** start **
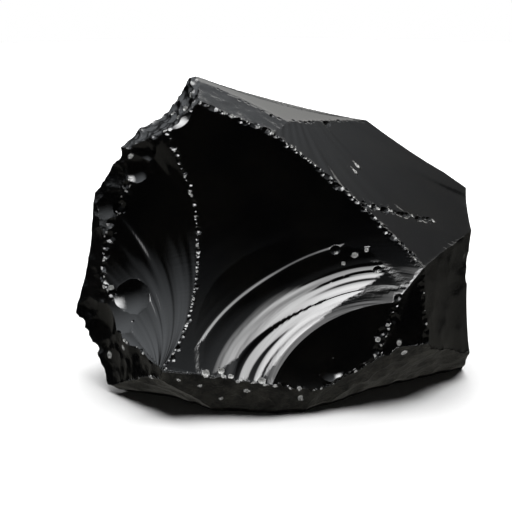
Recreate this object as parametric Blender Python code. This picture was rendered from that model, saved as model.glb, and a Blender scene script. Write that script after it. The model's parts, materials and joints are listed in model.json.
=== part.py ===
"""Obsidian chunk: one block of black volcanic glass, broken on every side.

Glass breaks in shells.  Every face of the stone is the hollow left by one struck
flake, so it is a piece of a large sphere, and the stone is a rough block with those
spheres cut away.  The spheres pass through shared corners, which is what puts the
ridges between the faces where they are.  Small chips then break the ridges, and the
bottom is one flat face that the stone rests on.

Lengths are in millimetres up to the last step, which writes the mesh in metres.
+Z is up and the great bowl faces -Y.
"""
import math

import bmesh
import bpy
import numpy as np

MM = 0.001
NAME = "obsidian_chunk"

# The corners below are drawn in a frame of their own.  The datum is the point of that
# frame that lies under the middle of the stone, and becomes the origin.
DATUM = np.array((5.2, 16.9, -2.0))
REST_HEIGHT = -2.0

# Rough block that the flakes are struck from.
BLOCK_LOW = (-54.0, -45.0, REST_HEIGHT)
BLOCK_HIGH = (66.0, 60.0, 90.0)

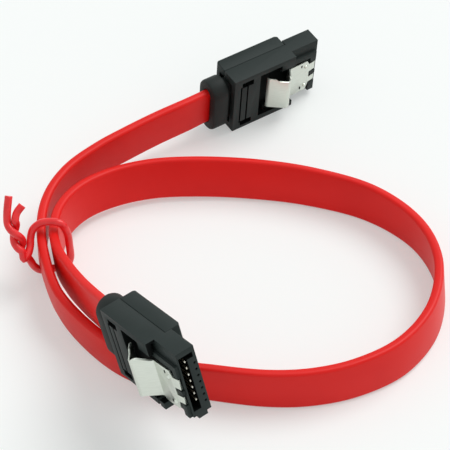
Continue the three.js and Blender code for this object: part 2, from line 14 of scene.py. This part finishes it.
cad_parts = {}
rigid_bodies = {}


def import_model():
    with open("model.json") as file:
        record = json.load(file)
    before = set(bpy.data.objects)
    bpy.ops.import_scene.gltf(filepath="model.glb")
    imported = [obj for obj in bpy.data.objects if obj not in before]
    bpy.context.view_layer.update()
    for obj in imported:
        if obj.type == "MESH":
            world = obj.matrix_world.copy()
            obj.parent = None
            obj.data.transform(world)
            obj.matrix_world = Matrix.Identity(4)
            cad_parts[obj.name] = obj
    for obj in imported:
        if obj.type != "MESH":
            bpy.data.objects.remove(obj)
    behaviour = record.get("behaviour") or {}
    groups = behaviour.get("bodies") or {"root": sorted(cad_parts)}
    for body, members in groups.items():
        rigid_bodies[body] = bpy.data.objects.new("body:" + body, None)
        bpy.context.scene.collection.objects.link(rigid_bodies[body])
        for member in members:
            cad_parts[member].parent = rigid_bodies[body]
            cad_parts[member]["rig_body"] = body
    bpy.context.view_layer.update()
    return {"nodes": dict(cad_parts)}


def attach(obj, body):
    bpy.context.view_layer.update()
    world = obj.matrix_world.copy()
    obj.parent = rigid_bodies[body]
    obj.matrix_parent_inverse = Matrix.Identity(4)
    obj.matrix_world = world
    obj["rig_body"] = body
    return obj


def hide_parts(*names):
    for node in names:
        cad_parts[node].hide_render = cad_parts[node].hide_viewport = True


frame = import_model()

# Sizes shared with the CAD source
MIDDLE = Vector((0.00015, -0.00818, -0.00006))
CABLE_WIDTH = 0.0080
CABLE_THICKNESS = 0.0017
CABLE_DROP = 0.0005
JACKET_END = 0.0096
BOOT_BACK = -0.00415
SEAM_FACE = 0.00076
COVER_FRONT = 0.0137
WINDOW_FLOOR = -0.00285
TIE_DIAMETER = 0.0014
TIE_TWISTS = 0.8
TIE_TWIST_START = 70.0
TIE_TWIST_RADIUS = 0.00072
TIE_TWIST_POINTS = 10

# Plug places: middle of the body's back face, then turn, nose-up and roll in degrees
PLUG_POSES = {
    "plug_a": {"at": (-0.0001, 0.0275, 0.00745), "turn": 33.4, "rise": 0.3, "roll": 5.5},
    "plug_b": {"at": (-0.0161, -0.0389, 0.0153), "turn": -54.5, "rise": 17.0, "roll": 3.8},
}

# Cable route from plug a to plug b: x, y, z of the middle, and outward lean in degrees
CABLE_ROUTE = [
    (-0.0072, 0.0227, 0.0069, -4),
    (-0.0127, 0.0192, 0.0067, -3),
    (-0.0183, 0.0152, 0.0065, -2),
    (-0.0238, 0.0109, 0.0063, -2),
    (-0.0289, 0.0054, 0.0061, -1),
    (-0.0320, -0.0011, 0.0059, -2),
    (-0.0328, -0.0086, 0.0057, -2),
    (-0.0314, -0.0161, 0.0054, 2),
    (-0.0286, -0.0236, 0.0048, 6),
    (-0.0237, -0.0300, 0.0040, 4),
    (-0.0175, -0.0357, 0.0040, 2),
    (-0.0105, -0.0391, 0.0040, 1),
    (-0.0024, -0.0407, 0.0040, -2),
    (0.0072, -0.0420, 0.0040, -4),
    (0.0145, -0.0417, 0.0040, -6),
    (0.0220, -0.0397, 0.0040, -8),
    (0.0297, -0.0352, 0.0040, -10),
    (0.0351, -0.0283, 0.0040, -9),
    (0.0375, -0.0209, 0.0040, -7),
    (0.0376, -0.0133, 0.0040, -6),
    (0.0344, -0.0055, 0.0040, -1),
    (0.0269, 0.0016, 0.0040, 7),
    (0.0160, 0.0060, 0.0040, 13),
    (0.0050, 0.0081, 0.0040, 18),
    (-0.0062, 0.0084, 0.0043, 18),
    (-0.0141, 0.0075, 0.0045, 16),
    (-0.0210, 0.0049, 0.0048, 14),
    (-0.0262, 0.0010, 0.0052, 10),
    (-0.0293, -0.0043, 0.0057, 6),
    (-0.0301, -0.0103, 0.0062, 4),
    (-0.0292, -0.0153, 0.0068, 3),
    (-0.0269, -0.0206, 0.0078, 2),
    (-0.0239, -0.0261, 0.0094, 3),
    (-0.0206, -0.0317, 0.0117, 4),
]

# Wire tie from its twist round both runs and back
TIE_LOOP = [
    (-0.0354, -0.0151, 0.0069),
    (-0.03475, -0.0144, 0.0073),
    (-0.0344, -0.0130, 0.0080),
    (-0.0343, -0.0120, 0.0092),
    (-0.03385, -0.0112, 0.0104),
    (-0.0325, -0.0106, 0.0113),
    (-0.0304, -0.0106, 0.0117),
    (-0.0288, -0.0109, 0.0114),
    (-0.0279, -0.0110, 0.0092),
    (-0.0277, -0.0110, 0.0060),
    (-0.0278, -0.0109, 0.0025),
    (-0.0287, -0.0112, 0.00095),
    (-0.0307, -0.0116, 0.0008),
    (-0.0331, -0.0120, 0.0008),
    (-0.0341, -0.0127, 0.0025),
    (-0.0347, -0.0132, 0.0047),
]
TIE_TWIST_BOTTOM = Vector((-0.03585, -0.0139, 0.0079))
TIE_TWIST_TOP = Vector((-0.0374, -0.0119, 0.0129))
TIE_FIRST_END = [(-0.0365, -0.0107, 0.0139), (-0.0355, -0.0096, 0.0148)]
TIE_SECOND_END = [(-0.0381, -0.0109, 0.0143), (-0.0378, -0.0090, 0.0165)]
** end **
:: What is required ::
Set down the lines above as they stand, starting with the first line and ending with the line that contains "on every side.".

:: Complete output ::
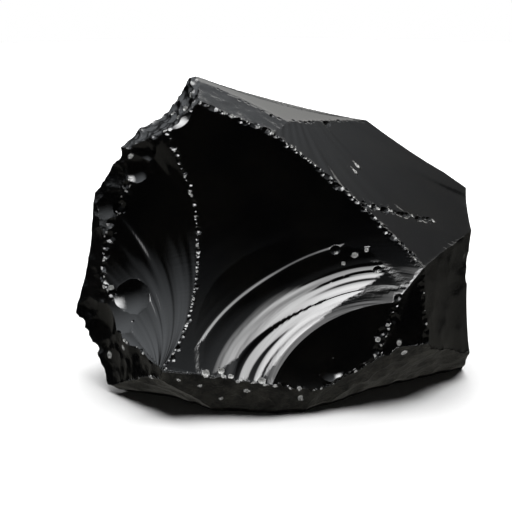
Recreate this object as parametric Blender Python code. This picture was rendered from that model, saved as model.glb, and a Blender scene script. Write that script after it. The model's parts, materials and joints are listed in model.json.
=== part.py ===
"""Obsidian chunk: one block of black volcanic glass, broken on every side.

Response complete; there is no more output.